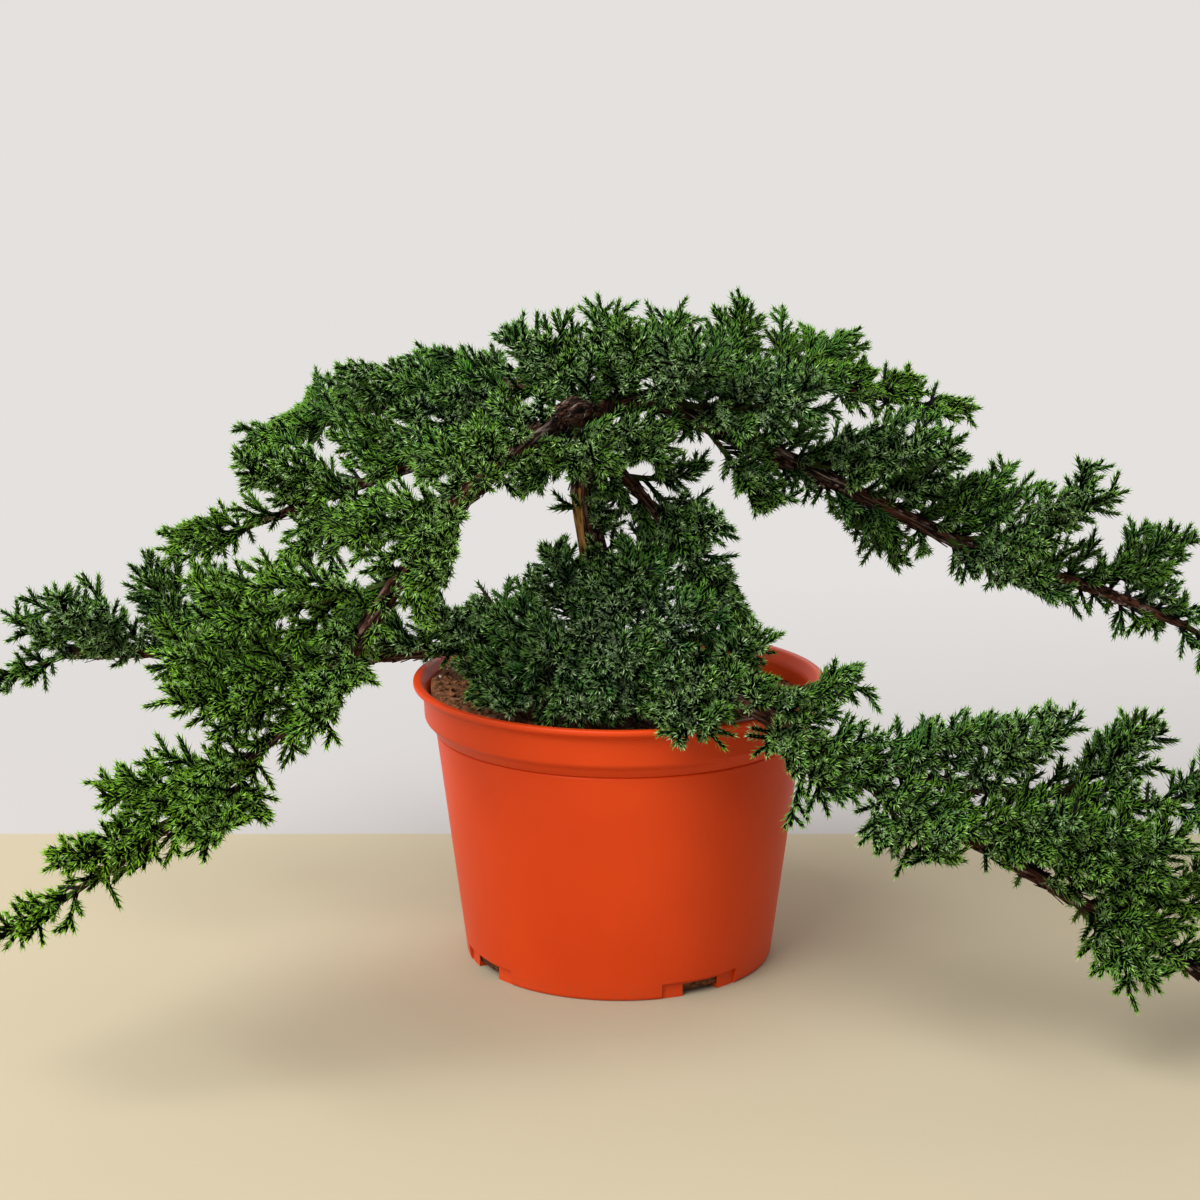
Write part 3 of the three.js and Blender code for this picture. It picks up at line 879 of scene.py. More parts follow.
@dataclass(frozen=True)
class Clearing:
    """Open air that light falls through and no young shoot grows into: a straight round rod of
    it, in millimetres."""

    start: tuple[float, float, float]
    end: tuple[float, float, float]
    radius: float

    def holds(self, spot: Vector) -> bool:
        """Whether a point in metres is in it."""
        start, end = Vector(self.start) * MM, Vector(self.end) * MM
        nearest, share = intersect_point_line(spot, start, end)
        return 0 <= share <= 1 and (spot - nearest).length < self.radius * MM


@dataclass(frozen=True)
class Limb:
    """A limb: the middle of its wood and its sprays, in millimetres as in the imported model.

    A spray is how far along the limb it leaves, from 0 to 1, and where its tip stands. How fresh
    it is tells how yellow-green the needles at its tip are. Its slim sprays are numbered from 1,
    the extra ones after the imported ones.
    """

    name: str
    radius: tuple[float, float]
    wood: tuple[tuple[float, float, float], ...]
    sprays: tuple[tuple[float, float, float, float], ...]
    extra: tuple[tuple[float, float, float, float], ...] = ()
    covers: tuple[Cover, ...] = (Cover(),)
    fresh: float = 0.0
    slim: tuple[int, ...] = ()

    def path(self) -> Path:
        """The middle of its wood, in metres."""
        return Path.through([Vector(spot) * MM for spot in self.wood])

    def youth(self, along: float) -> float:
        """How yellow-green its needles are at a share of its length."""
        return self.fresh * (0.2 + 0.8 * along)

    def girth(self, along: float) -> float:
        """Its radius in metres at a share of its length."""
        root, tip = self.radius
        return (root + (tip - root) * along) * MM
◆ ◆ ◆
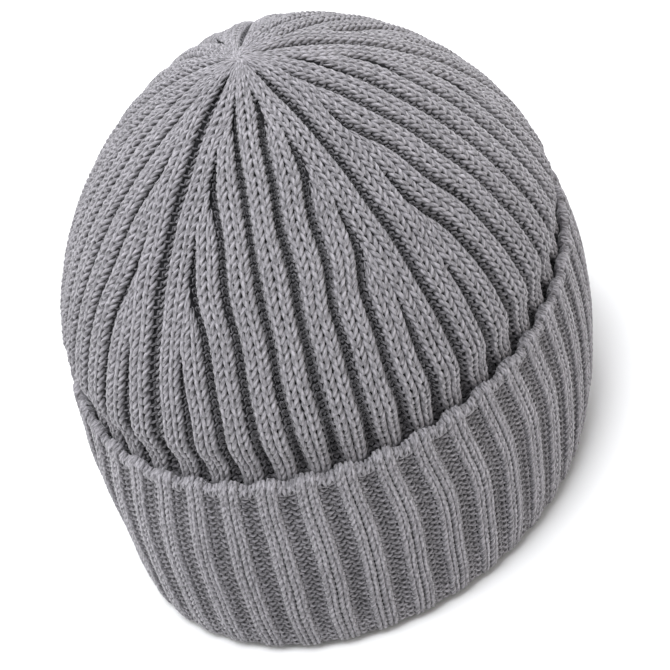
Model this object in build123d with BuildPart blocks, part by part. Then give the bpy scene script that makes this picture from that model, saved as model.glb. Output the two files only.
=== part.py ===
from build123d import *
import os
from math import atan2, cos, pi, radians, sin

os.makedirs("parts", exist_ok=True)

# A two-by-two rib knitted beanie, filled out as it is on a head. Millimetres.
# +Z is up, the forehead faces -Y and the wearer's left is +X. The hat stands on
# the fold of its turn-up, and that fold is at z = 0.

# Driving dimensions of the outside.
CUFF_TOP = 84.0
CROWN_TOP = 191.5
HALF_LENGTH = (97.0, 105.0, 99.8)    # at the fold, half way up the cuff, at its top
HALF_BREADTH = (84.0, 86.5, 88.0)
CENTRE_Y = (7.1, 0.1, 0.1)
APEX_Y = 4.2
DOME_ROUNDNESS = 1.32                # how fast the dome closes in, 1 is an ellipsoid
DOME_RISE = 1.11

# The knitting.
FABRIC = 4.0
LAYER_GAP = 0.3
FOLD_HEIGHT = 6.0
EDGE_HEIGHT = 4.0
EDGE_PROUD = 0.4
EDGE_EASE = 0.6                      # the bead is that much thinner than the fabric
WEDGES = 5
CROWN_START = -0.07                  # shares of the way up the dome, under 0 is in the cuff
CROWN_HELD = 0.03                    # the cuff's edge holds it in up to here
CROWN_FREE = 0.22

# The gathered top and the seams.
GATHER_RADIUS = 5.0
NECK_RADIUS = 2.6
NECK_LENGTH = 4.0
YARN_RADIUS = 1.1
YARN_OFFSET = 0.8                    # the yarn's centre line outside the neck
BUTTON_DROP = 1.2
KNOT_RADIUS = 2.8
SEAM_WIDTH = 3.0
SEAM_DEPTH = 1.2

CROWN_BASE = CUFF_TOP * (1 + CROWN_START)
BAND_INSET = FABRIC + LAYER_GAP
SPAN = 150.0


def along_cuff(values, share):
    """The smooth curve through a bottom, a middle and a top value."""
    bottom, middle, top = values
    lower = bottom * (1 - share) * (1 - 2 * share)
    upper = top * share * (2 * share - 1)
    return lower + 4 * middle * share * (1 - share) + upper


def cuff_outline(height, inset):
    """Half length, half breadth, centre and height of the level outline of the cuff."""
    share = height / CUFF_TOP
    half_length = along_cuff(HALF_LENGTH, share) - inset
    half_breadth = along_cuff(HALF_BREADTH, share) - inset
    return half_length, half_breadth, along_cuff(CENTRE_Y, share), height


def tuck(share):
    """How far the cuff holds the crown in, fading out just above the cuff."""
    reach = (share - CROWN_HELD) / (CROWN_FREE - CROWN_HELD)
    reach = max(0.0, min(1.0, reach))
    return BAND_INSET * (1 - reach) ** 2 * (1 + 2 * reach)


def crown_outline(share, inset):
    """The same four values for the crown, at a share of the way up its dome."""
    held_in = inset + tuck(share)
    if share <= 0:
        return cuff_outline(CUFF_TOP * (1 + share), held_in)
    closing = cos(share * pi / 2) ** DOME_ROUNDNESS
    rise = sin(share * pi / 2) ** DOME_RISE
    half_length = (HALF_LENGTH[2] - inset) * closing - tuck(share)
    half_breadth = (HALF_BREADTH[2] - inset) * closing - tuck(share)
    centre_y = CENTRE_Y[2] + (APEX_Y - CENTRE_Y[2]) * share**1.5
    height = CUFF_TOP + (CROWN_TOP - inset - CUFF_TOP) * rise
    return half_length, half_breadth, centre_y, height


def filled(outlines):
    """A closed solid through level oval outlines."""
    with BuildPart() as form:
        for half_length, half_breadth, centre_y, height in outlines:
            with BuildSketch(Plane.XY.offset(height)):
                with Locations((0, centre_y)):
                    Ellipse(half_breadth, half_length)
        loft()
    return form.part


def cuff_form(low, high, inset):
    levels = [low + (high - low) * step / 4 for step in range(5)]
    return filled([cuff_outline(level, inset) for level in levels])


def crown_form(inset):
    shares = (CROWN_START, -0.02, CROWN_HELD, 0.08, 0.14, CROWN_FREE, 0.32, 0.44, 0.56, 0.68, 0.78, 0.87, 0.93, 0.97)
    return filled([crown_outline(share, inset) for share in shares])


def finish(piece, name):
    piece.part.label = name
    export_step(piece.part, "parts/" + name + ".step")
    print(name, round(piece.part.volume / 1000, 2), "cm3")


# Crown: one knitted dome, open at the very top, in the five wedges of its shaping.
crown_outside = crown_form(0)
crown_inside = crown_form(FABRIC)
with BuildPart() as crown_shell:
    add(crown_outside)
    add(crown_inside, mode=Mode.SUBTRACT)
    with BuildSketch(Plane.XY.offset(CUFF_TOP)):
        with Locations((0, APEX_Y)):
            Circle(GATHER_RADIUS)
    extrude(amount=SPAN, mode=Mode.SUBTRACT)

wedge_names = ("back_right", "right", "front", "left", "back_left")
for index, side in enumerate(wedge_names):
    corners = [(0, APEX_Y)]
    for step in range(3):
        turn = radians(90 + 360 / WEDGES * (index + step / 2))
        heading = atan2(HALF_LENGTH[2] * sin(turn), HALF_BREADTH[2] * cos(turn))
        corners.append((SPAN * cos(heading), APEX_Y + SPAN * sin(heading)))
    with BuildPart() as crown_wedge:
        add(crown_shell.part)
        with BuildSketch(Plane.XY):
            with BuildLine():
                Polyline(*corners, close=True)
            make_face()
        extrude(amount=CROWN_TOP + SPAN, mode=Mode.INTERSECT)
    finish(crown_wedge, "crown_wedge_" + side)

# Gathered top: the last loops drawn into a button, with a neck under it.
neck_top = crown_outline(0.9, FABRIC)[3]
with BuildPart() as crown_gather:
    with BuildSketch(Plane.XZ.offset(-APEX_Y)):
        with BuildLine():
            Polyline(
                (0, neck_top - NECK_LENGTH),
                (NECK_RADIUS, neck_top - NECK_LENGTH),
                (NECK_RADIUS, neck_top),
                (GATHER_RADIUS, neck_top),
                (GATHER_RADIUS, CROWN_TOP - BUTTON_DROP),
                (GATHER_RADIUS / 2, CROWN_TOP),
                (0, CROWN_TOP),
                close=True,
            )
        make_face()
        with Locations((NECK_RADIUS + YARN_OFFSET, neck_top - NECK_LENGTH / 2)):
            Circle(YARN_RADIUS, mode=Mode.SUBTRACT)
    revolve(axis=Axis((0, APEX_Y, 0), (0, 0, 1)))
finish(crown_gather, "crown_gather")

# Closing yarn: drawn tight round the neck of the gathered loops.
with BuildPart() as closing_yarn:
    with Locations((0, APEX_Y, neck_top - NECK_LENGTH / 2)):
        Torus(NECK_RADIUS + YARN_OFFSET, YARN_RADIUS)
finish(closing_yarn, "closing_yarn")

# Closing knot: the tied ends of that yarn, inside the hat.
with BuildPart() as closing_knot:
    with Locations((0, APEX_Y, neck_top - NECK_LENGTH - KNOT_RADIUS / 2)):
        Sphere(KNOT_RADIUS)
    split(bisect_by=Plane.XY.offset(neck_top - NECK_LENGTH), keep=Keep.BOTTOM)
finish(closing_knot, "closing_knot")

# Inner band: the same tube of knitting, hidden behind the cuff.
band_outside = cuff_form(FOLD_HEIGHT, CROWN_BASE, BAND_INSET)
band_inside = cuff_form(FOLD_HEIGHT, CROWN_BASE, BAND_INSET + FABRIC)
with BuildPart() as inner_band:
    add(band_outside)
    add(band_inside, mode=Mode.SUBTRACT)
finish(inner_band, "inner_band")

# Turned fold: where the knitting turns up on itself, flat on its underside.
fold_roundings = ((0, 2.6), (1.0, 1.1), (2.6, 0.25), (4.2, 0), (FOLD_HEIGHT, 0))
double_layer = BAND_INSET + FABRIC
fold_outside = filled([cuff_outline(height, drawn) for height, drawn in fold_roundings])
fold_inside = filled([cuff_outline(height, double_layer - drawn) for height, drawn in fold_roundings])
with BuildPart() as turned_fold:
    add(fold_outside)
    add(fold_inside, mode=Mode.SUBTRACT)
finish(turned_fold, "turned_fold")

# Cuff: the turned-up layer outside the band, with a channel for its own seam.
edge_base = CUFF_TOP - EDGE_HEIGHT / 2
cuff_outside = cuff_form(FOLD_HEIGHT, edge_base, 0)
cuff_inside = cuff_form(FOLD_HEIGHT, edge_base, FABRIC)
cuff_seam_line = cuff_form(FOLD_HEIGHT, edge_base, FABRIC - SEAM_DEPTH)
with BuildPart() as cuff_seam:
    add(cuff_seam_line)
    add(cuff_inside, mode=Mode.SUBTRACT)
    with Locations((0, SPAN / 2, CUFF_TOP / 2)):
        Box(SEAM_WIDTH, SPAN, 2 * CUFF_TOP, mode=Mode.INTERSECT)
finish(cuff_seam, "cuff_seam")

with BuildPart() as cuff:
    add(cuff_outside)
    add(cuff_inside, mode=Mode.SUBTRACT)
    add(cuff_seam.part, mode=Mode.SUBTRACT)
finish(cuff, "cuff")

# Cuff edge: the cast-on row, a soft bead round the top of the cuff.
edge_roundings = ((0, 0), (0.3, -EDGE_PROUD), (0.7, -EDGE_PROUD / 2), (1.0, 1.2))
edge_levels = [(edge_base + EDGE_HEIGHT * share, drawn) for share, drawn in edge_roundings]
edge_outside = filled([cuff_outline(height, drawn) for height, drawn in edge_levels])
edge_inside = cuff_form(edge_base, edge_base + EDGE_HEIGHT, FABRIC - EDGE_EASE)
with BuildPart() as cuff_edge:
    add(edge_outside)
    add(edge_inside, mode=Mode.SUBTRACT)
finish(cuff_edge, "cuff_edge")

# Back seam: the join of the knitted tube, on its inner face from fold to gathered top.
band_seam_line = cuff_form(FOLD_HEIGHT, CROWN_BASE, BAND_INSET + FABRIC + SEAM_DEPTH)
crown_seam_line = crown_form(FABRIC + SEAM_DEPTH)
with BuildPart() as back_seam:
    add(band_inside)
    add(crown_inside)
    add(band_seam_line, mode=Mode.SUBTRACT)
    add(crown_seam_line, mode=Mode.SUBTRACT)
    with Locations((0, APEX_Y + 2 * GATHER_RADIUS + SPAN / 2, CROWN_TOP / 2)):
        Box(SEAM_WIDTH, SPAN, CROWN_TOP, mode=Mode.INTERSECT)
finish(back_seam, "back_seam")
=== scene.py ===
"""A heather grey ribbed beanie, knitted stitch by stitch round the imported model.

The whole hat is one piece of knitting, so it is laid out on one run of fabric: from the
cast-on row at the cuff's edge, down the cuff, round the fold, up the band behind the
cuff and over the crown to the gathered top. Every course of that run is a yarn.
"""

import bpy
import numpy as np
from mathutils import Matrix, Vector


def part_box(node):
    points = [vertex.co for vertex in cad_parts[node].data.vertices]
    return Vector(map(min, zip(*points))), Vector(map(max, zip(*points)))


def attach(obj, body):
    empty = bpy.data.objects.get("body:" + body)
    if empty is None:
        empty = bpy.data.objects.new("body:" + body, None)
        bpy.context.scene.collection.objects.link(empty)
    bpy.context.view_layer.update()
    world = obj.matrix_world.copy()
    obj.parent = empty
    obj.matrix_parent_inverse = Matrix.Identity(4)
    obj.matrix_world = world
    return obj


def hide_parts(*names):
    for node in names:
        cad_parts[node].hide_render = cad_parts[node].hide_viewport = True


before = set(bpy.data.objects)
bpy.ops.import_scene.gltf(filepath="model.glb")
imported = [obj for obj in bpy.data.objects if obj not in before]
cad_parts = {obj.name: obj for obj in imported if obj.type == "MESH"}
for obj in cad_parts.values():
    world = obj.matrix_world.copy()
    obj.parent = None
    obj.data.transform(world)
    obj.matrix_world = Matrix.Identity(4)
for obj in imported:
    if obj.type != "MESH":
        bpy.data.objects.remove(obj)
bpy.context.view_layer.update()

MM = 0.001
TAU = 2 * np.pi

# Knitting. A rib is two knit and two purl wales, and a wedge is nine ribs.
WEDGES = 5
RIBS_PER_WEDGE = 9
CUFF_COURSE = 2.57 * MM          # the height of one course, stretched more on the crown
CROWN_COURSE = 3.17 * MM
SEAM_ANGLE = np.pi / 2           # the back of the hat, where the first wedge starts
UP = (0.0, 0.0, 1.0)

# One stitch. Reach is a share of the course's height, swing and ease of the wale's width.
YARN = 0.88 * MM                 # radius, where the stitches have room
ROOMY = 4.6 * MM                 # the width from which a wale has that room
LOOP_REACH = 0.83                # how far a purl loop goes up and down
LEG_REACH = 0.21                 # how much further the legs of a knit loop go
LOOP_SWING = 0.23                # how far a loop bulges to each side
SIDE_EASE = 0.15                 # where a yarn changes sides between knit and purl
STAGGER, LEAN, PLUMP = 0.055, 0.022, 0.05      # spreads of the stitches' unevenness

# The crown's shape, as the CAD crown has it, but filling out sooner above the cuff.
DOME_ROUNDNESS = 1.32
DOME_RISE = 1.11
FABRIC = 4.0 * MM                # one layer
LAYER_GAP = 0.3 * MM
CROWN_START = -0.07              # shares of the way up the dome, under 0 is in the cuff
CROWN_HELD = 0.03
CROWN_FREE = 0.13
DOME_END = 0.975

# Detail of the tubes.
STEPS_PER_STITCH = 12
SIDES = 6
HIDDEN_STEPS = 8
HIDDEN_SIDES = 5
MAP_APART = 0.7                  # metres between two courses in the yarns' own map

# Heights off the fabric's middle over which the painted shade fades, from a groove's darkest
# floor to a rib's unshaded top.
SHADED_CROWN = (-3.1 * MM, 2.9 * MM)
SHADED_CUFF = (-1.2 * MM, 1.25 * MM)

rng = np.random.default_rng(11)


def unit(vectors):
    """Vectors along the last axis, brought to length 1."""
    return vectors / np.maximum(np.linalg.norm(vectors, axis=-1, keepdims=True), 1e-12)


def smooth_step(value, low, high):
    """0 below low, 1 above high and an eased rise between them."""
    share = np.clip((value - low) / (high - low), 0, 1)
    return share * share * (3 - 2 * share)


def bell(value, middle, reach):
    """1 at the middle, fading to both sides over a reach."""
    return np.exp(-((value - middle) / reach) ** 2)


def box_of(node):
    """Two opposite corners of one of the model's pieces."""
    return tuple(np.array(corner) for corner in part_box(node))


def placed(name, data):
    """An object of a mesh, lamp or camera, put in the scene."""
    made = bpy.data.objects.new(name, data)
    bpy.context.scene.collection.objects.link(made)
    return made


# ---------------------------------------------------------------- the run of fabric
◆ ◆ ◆
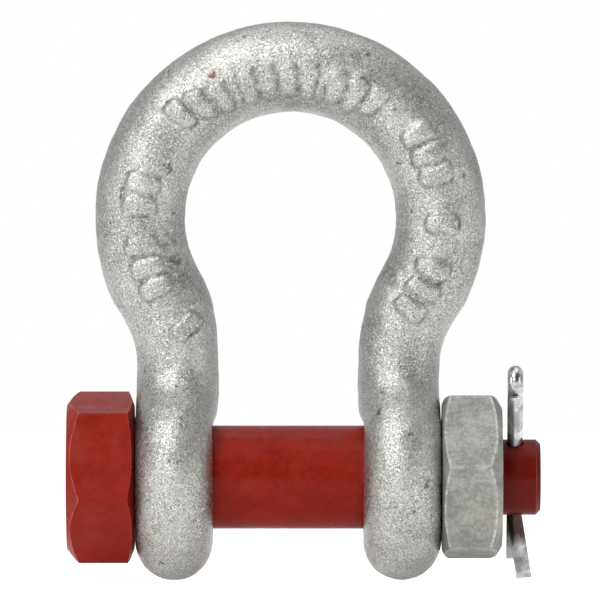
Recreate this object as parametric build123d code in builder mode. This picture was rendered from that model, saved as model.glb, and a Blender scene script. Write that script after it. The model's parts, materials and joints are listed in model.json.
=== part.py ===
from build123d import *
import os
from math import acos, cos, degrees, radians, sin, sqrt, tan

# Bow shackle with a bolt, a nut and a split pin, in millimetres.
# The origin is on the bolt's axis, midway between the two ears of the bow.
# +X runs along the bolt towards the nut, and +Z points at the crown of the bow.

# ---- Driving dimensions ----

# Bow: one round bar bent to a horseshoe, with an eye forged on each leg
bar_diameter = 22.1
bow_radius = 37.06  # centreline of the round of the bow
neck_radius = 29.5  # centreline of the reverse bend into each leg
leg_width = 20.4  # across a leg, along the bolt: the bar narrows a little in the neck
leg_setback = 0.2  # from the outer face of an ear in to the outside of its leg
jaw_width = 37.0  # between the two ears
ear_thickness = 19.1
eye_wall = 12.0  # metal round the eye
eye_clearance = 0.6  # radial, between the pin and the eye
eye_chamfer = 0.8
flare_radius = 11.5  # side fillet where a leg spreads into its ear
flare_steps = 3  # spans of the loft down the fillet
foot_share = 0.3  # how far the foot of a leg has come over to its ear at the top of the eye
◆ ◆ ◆
*Given instruction:* Everything from the line containing "obj.matrix_world = Matrix.Identity(4)" down to the line containing "return share * share * (3 - 2 * share)" should be repeated exactly, with both end lines kept and no other lines added.

*The answer:*
    obj.matrix_world = Matrix.Identity(4)
for obj in imported:
    if obj.type != "MESH":
        bpy.data.objects.remove(obj)
bpy.context.view_layer.update()

MM = 0.001
TAU = 2 * np.pi

# Knitting. A rib is two knit and two purl wales, and a wedge is nine ribs.
WEDGES = 5
RIBS_PER_WEDGE = 9
CUFF_COURSE = 2.57 * MM          # the height of one course, stretched more on the crown
CROWN_COURSE = 3.17 * MM
SEAM_ANGLE = np.pi / 2           # the back of the hat, where the first wedge starts
UP = (0.0, 0.0, 1.0)

# One stitch. Reach is a share of the course's height, swing and ease of the wale's width.
YARN = 0.88 * MM                 # radius, where the stitches have room
ROOMY = 4.6 * MM                 # the width from which a wale has that room
LOOP_REACH = 0.83                # how far a purl loop goes up and down
LEG_REACH = 0.21                 # how much further the legs of a knit loop go
LOOP_SWING = 0.23                # how far a loop bulges to each side
SIDE_EASE = 0.15                 # where a yarn changes sides between knit and purl
STAGGER, LEAN, PLUMP = 0.055, 0.022, 0.05      # spreads of the stitches' unevenness

# The crown's shape, as the CAD crown has it, but filling out sooner above the cuff.
DOME_ROUNDNESS = 1.32
DOME_RISE = 1.11
FABRIC = 4.0 * MM                # one layer
LAYER_GAP = 0.3 * MM
CROWN_START = -0.07              # shares of the way up the dome, under 0 is in the cuff
CROWN_HELD = 0.03
CROWN_FREE = 0.13
DOME_END = 0.975

# Detail of the tubes.
STEPS_PER_STITCH = 12
SIDES = 6
HIDDEN_STEPS = 8
HIDDEN_SIDES = 5
MAP_APART = 0.7                  # metres between two courses in the yarns' own map

# Heights off the fabric's middle over which the painted shade fades, from a groove's darkest
# floor to a rib's unshaded top.
SHADED_CROWN = (-3.1 * MM, 2.9 * MM)
SHADED_CUFF = (-1.2 * MM, 1.25 * MM)

rng = np.random.default_rng(11)


def unit(vectors):
    """Vectors along the last axis, brought to length 1."""
    return vectors / np.maximum(np.linalg.norm(vectors, axis=-1, keepdims=True), 1e-12)


def smooth_step(value, low, high):
    """0 below low, 1 above high and an eased rise between them."""
    share = np.clip((value - low) / (high - low), 0, 1)
    return share * share * (3 - 2 * share)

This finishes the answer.